┌──
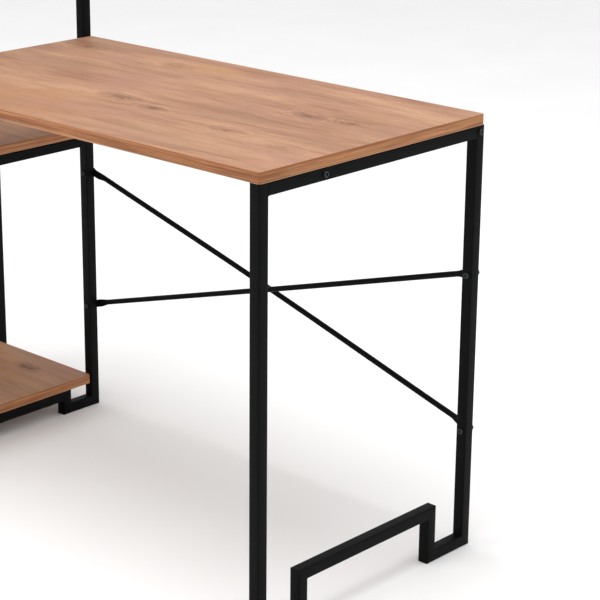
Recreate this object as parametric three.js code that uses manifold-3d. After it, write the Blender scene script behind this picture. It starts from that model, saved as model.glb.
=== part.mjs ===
// Straight writing desk with a shelf tower at its left end, in millimetres, +Z up.
// While it is being put together, X = 0 is the plane where desktop and tower meet, with +X
// along the desktop, Y = 0 is the back of the frames, with the sitter at -Y, and Z = 0 is the floor.
// At the end the whole desk is moved so that the origin is the middle of its footprint.

import * as THREE from 'three';
import * as BufferGeometryUtils from 'three/addons/utils/BufferGeometryUtils.js';
import Module from 'manifold-3d';

const wasm = await Module();
wasm.setup();

// ---------- driving dimensions ----------

const DEPTH = 520;                // front to back, of the frames and of the desktop
const DESK_LENGTH = 940;          // desktop, from the tower to its right end
const TOWER_WIDTH = 310;          // tower, over the outer faces of its two frames
const DESK_HEIGHT = 750;          // top of the desktop
const BOARD = 18;                 // board thickness
const EDGE_BAND = 1;              // thickness of the band glued round a board
const BOARD_CORNER = 6;           // radius of a board's corners, seen from above
const BOARD_CORNER_SIDES = 4;

const TUBE = 20;                  // square frame tube, outside
const WALL = 1.2;                 // its wall
const TUBE_CORNER = 2.2;          // its outer corner radius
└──
# THE TASK
Reproduce only the lines from the top of the material through the one bearing "---------- driving dimensions", each exactly as it stands.

# WRITTEN SOLUTION
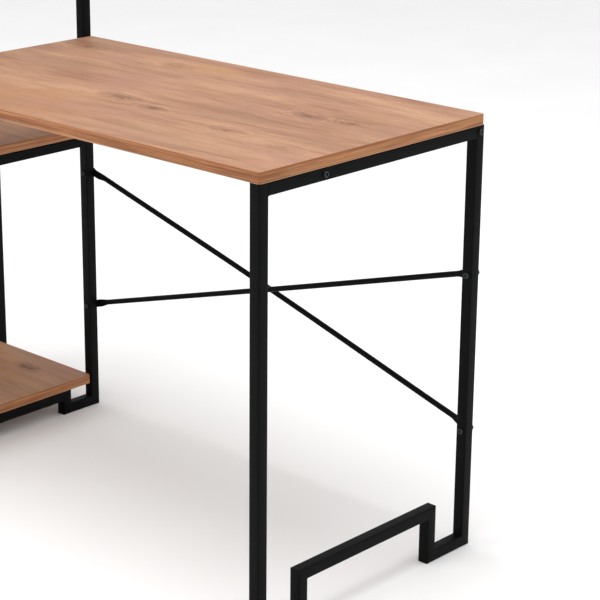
Recreate this object as parametric three.js code that uses manifold-3d. After it, write the Blender scene script behind this picture. It starts from that model, saved as model.glb.
=== part.mjs ===
// Straight writing desk with a shelf tower at its left end, in millimetres, +Z up.
// While it is being put together, X = 0 is the plane where desktop and tower meet, with +X
// along the desktop, Y = 0 is the back of the frames, with the sitter at -Y, and Z = 0 is the floor.
// At the end the whole desk is moved so that the origin is the middle of its footprint.

import * as THREE from 'three';
import * as BufferGeometryUtils from 'three/addons/utils/BufferGeometryUtils.js';
import Module from 'manifold-3d';

const wasm = await Module();
wasm.setup();

// ---------- driving dimensions ----------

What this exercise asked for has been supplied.